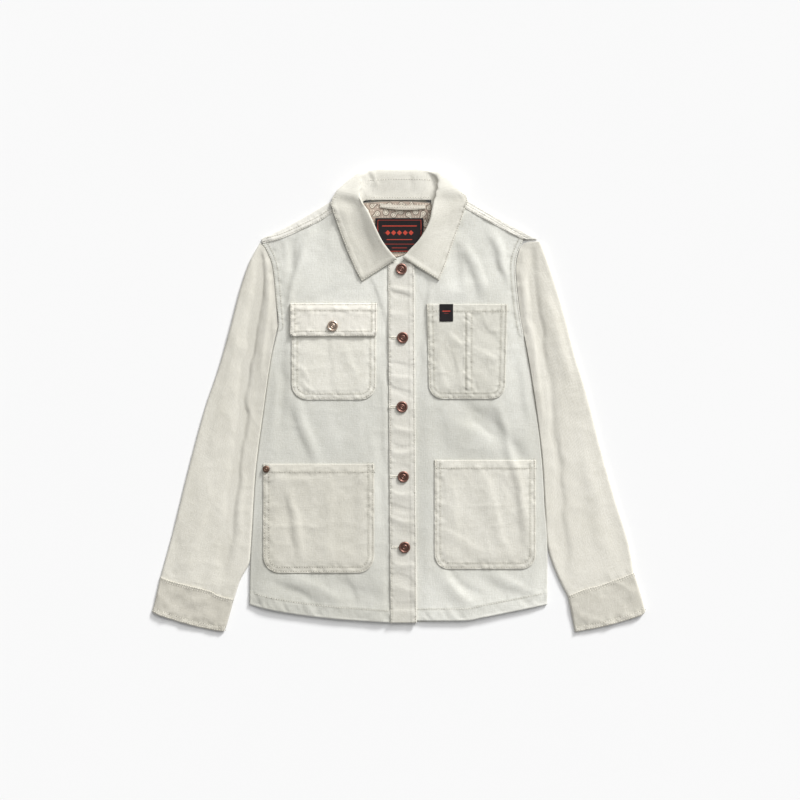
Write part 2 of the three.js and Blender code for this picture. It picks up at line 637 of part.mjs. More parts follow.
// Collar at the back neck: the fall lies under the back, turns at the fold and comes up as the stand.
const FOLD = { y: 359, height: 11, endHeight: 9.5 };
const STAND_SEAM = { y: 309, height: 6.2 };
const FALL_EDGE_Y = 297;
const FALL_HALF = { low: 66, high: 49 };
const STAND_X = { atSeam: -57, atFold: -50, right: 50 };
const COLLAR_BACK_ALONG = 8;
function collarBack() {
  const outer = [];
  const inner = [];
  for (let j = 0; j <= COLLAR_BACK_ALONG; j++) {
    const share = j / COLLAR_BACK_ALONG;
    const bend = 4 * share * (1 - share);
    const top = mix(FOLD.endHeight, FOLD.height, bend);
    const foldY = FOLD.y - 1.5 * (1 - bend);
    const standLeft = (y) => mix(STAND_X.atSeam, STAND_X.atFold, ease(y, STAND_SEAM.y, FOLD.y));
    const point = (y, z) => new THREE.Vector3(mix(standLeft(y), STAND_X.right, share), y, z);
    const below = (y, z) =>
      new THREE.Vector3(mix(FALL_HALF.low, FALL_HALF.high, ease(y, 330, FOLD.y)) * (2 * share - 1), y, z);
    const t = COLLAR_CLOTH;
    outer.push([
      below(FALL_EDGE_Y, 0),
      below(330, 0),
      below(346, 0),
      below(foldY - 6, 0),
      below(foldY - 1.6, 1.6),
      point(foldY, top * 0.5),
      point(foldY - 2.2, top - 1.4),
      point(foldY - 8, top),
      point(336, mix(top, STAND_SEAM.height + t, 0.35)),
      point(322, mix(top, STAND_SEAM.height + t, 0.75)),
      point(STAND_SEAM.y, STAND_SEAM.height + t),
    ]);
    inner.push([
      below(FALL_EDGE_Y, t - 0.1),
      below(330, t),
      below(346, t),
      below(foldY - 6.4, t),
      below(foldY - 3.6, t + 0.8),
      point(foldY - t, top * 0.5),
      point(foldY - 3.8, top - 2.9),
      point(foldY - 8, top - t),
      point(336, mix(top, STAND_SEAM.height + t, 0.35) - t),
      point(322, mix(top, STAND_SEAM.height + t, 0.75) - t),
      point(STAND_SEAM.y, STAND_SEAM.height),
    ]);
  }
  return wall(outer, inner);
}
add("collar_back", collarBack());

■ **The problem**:
Your task is to print the whole listing again exactly.

■ **Written response**:
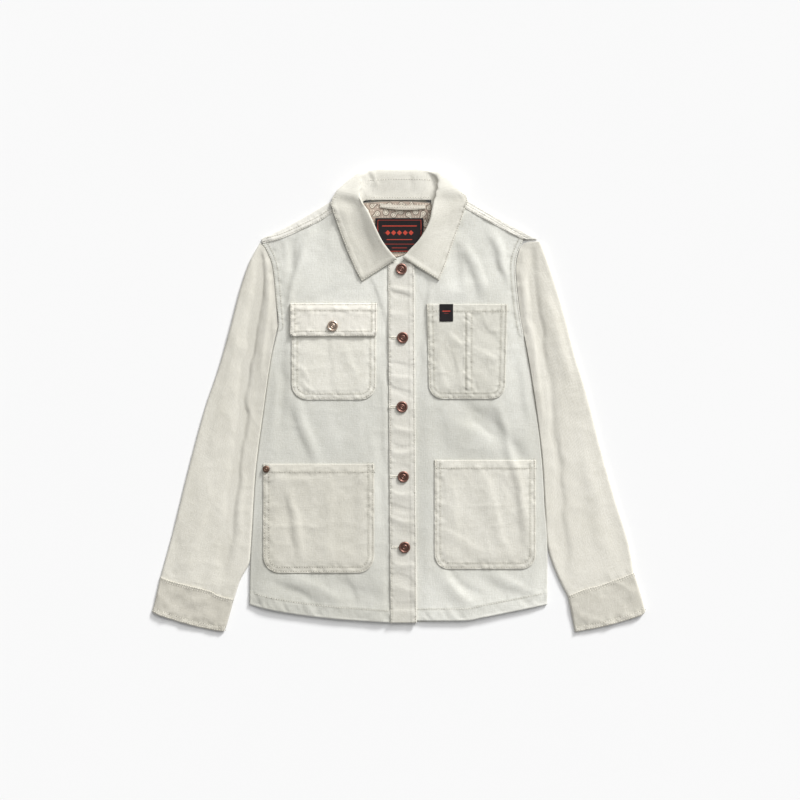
Write part 2 of the three.js and Blender code for this picture. It picks up at line 637 of part.mjs. More parts follow.
// Collar at the back neck: the fall lies under the back, turns at the fold and comes up as the stand.
const FOLD = { y: 359, height: 11, endHeight: 9.5 };
const STAND_SEAM = { y: 309, height: 6.2 };
const FALL_EDGE_Y = 297;
const FALL_HALF = { low: 66, high: 49 };
const STAND_X = { atSeam: -57, atFold: -50, right: 50 };
const COLLAR_BACK_ALONG = 8;
function collarBack() {
  const outer = [];
  const inner = [];
  for (let j = 0; j <= COLLAR_BACK_ALONG; j++) {
    const share = j / COLLAR_BACK_ALONG;
    const bend = 4 * share * (1 - share);
    const top = mix(FOLD.endHeight, FOLD.height, bend);
    const foldY = FOLD.y - 1.5 * (1 - bend);
    const standLeft = (y) => mix(STAND_X.atSeam, STAND_X.atFold, ease(y, STAND_SEAM.y, FOLD.y));
    const point = (y, z) => new THREE.Vector3(mix(standLeft(y), STAND_X.right, share), y, z);
    const below = (y, z) =>
      new THREE.Vector3(mix(FALL_HALF.low, FALL_HALF.high, ease(y, 330, FOLD.y)) * (2 * share - 1), y, z);
    const t = COLLAR_CLOTH;
    outer.push([
      below(FALL_EDGE_Y, 0),
      below(330, 0),
      below(346, 0),
      below(foldY - 6, 0),
      below(foldY - 1.6, 1.6),
      point(foldY, top * 0.5),
      point(foldY - 2.2, top - 1.4),
      point(foldY - 8, top),
      point(336, mix(top, STAND_SEAM.height + t, 0.35)),
      point(322, mix(top, STAND_SEAM.height + t, 0.75)),
      point(STAND_SEAM.y, STAND_SEAM.height + t),
    ]);
    inner.push([
      below(FALL_EDGE_Y, t - 0.1),
      below(330, t),
      below(346, t),
      below(foldY - 6.4, t),
      below(foldY - 3.6, t + 0.8),
      point(foldY - t, top * 0.5),
      point(foldY - 3.8, top - 2.9),
      point(foldY - 8, top - t),
      point(336, mix(top, STAND_SEAM.height + t, 0.35) - t),
      point(322, mix(top, STAND_SEAM.height + t, 0.75) - t),
      point(STAND_SEAM.y, STAND_SEAM.height),
    ]);
  }
  return wall(outer, inner);
}
add("collar_back", collarBack());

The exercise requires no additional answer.